We've all had rough times. We've all lost and suffered. We've all wanted what someone else had. To some degree, each of us will always be going through that each day in some way. But if those feelings of personal anguish over one's lot in life, manifests itself in bitterness and jealousy at someone else's good fortune, than the angry has far deeper issues to deal with, and should start pointing fingers at themselves first.
It is inappropriate to ask invasive questions, which can almost definitely illicit a negative reaction. Under no circumstances is it ever polite to ask someone, "When are you getting married?", "When are you going to have a baby?", "Did you find a job yet?", "Why did you two break up?". No! These are horrible, insensitive questions, deserving of all the anger they generate. But at the same time, there should be nothing wrong with saying, "I'm getting married", "I'm having a baby", "I got a new job", etc. We, as civilized human beings, should be able to look up from our own petty struggles once in a while, and be able to celebrate the joys of those around us, who we clain to care about, who are supposed to be our friends. If someone has a problem with demonstrating such graciousness, then perhaps a social outlet is, indeed, not for them.

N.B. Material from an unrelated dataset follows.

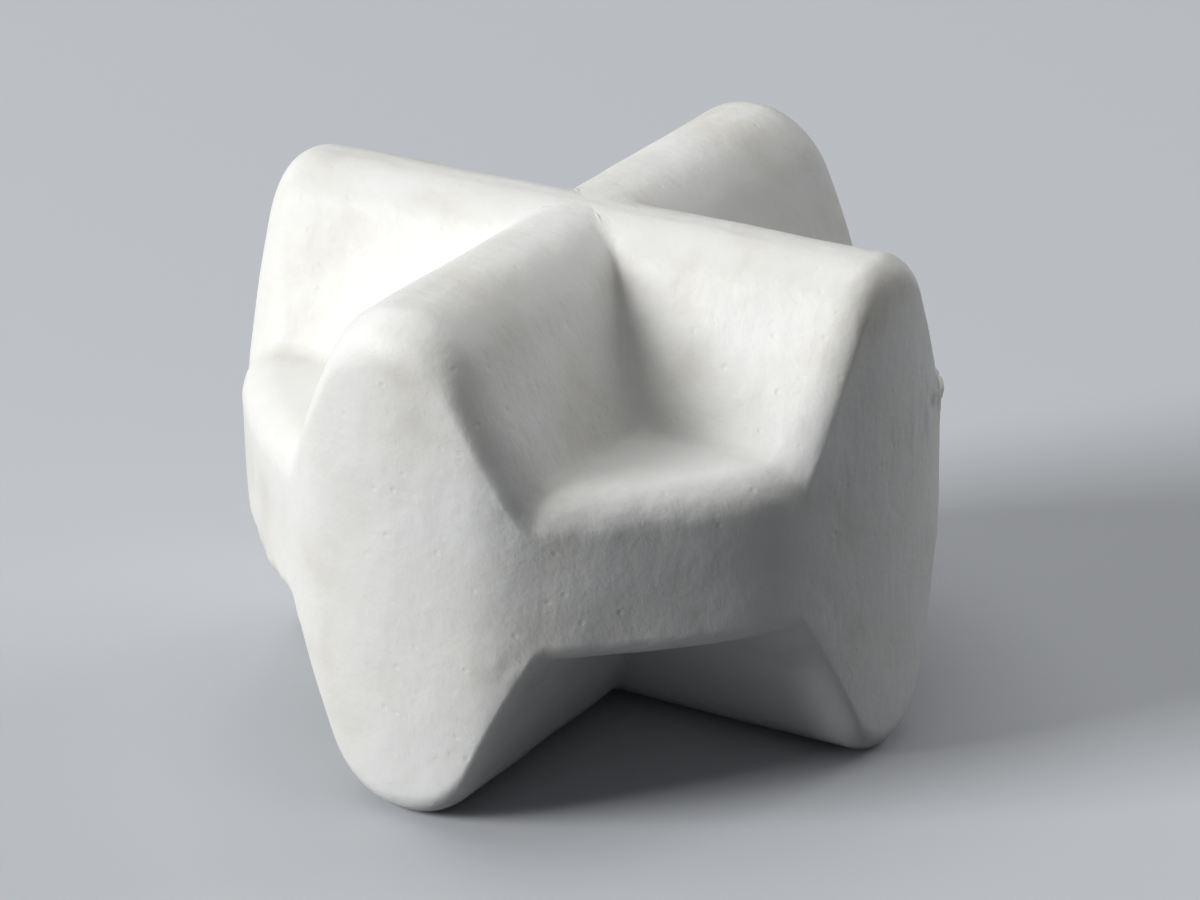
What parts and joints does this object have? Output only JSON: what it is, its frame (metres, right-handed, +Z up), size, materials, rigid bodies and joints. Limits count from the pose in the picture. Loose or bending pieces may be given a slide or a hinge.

I do think about this - how people who want to be at a certain place in their life feel when they see others announcing that they already are. A friend this weekend mentioned that she sees all these pictures of people with tons of friends going out all the time, while she's home with her baby, but I told her that a lot of those friends that are going out all the time would like to be where she is, she just got there sooner. The grass is always greener! I do love seeing what everyone's up to, but another friend was like, "man, everytime I get on FB, someone else is pregnant!" It is weird to find out about such significant events in ppl's lives through a social network. Oh well, that's how it is!